Print all of the data exactly.
[BEGIN]
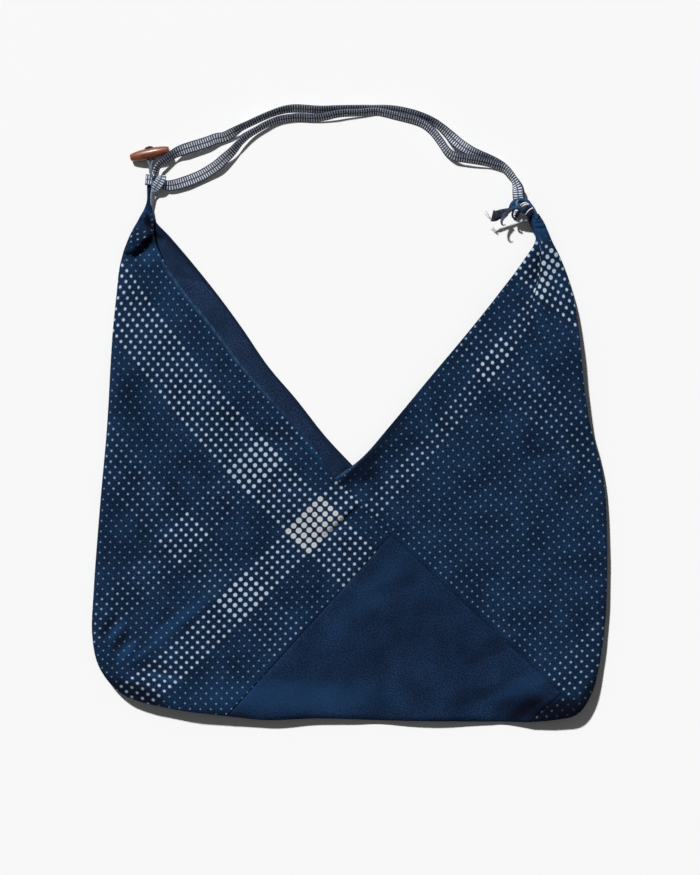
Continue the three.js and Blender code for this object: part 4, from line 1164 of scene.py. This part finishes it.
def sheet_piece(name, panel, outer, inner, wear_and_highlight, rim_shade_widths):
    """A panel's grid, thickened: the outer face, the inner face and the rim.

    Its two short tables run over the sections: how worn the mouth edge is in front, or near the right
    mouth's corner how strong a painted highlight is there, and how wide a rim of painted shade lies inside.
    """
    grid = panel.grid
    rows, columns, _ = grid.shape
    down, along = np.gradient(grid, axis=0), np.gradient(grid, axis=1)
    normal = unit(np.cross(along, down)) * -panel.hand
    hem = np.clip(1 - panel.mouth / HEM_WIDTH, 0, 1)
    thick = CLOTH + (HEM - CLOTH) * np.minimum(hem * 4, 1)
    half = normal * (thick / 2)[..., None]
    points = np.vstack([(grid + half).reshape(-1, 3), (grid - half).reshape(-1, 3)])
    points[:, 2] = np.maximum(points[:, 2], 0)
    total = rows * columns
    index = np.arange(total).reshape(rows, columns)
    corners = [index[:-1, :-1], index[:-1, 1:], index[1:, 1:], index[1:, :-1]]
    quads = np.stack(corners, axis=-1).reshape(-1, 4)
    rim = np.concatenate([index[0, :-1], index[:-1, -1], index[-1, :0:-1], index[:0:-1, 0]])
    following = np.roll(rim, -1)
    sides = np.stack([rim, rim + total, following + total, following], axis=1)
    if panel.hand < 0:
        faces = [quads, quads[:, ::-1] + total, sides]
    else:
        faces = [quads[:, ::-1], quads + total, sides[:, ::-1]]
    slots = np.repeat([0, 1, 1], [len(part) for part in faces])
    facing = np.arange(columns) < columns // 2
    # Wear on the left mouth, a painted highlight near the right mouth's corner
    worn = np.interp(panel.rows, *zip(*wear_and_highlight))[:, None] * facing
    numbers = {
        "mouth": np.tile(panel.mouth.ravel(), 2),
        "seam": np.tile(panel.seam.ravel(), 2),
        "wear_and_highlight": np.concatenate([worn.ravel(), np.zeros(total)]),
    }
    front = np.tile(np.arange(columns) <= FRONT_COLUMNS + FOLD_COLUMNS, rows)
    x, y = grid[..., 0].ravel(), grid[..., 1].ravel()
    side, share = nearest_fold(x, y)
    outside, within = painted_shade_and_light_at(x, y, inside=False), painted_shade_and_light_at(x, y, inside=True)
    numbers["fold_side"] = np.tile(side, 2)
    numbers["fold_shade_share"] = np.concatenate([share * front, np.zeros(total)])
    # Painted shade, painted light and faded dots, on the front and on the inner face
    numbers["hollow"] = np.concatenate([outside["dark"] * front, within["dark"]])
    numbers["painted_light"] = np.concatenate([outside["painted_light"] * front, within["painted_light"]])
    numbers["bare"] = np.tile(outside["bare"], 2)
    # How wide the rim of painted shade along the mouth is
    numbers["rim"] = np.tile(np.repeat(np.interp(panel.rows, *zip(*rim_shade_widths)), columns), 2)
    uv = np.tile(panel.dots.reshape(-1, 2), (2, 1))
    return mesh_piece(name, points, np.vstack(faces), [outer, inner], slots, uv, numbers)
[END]
## Output for this exercise:
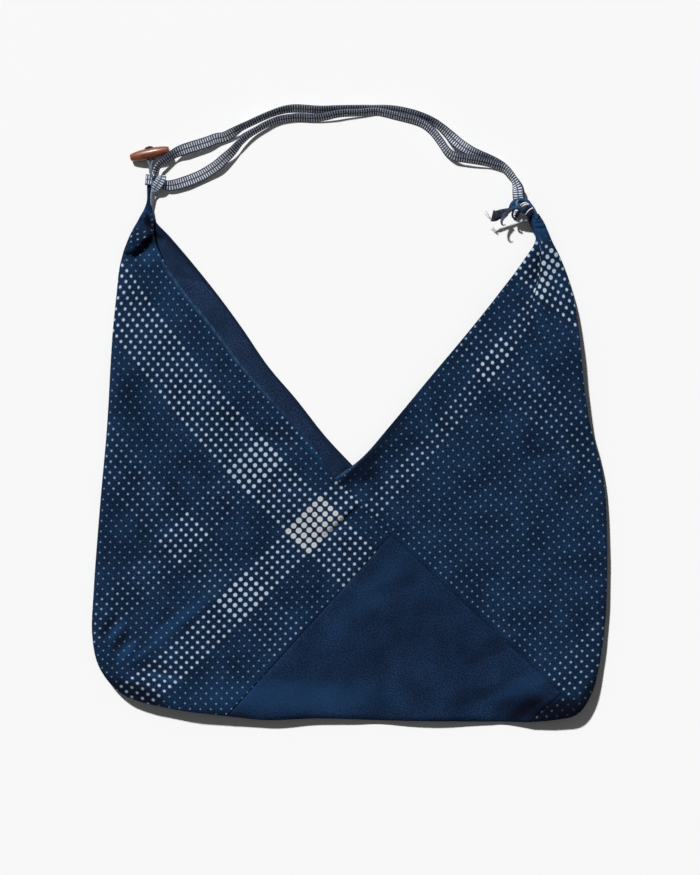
Continue the three.js and Blender code for this object: part 4, from line 1164 of scene.py. This part finishes it.
def sheet_piece(name, panel, outer, inner, wear_and_highlight, rim_shade_widths):
    """A panel's grid, thickened: the outer face, the inner face and the rim.

    Its two short tables run over the sections: how worn the mouth edge is in front, or near the right
    mouth's corner how strong a painted highlight is there, and how wide a rim of painted shade lies inside.
    """
    grid = panel.grid
    rows, columns, _ = grid.shape
    down, along = np.gradient(grid, axis=0), np.gradient(grid, axis=1)
    normal = unit(np.cross(along, down)) * -panel.hand
    hem = np.clip(1 - panel.mouth / HEM_WIDTH, 0, 1)
    thick = CLOTH + (HEM - CLOTH) * np.minimum(hem * 4, 1)
    half = normal * (thick / 2)[..., None]
    points = np.vstack([(grid + half).reshape(-1, 3), (grid - half).reshape(-1, 3)])
    points[:, 2] = np.maximum(points[:, 2], 0)
    total = rows * columns
    index = np.arange(total).reshape(rows, columns)
    corners = [index[:-1, :-1], index[:-1, 1:], index[1:, 1:], index[1:, :-1]]
    quads = np.stack(corners, axis=-1).reshape(-1, 4)
    rim = np.concatenate([index[0, :-1], index[:-1, -1], index[-1, :0:-1], index[:0:-1, 0]])
    following = np.roll(rim, -1)
    sides = np.stack([rim, rim + total, following + total, following], axis=1)
    if panel.hand < 0:
        faces = [quads, quads[:, ::-1] + total, sides]
    else:
        faces = [quads[:, ::-1], quads + total, sides[:, ::-1]]
    slots = np.repeat([0, 1, 1], [len(part) for part in faces])
    facing = np.arange(columns) < columns // 2
    # Wear on the left mouth, a painted highlight near the right mouth's corner
    worn = np.interp(panel.rows, *zip(*wear_and_highlight))[:, None] * facing
    numbers = {
        "mouth": np.tile(panel.mouth.ravel(), 2),
        "seam": np.tile(panel.seam.ravel(), 2),
        "wear_and_highlight": np.concatenate([worn.ravel(), np.zeros(total)]),
    }
    front = np.tile(np.arange(columns) <= FRONT_COLUMNS + FOLD_COLUMNS, rows)
    x, y = grid[..., 0].ravel(), grid[..., 1].ravel()
    side, share = nearest_fold(x, y)
    outside, within = painted_shade_and_light_at(x, y, inside=False), painted_shade_and_light_at(x, y, inside=True)
    numbers["fold_side"] = np.tile(side, 2)
    numbers["fold_shade_share"] = np.concatenate([share * front, np.zeros(total)])
    # Painted shade, painted light and faded dots, on the front and on the inner face
    numbers["hollow"] = np.concatenate([outside["dark"] * front, within["dark"]])
    numbers["painted_light"] = np.concatenate([outside["painted_light"] * front, within["painted_light"]])
    numbers["bare"] = np.tile(outside["bare"], 2)
    # How wide the rim of painted shade along the mouth is
    numbers["rim"] = np.tile(np.repeat(np.interp(panel.rows, *zip(*rim_shade_widths)), columns), 2)
    uv = np.tile(panel.dots.reshape(-1, 2), (2, 1))
    return mesh_piece(name, points, np.vstack(faces), [outer, inner], slots, uv, numbers)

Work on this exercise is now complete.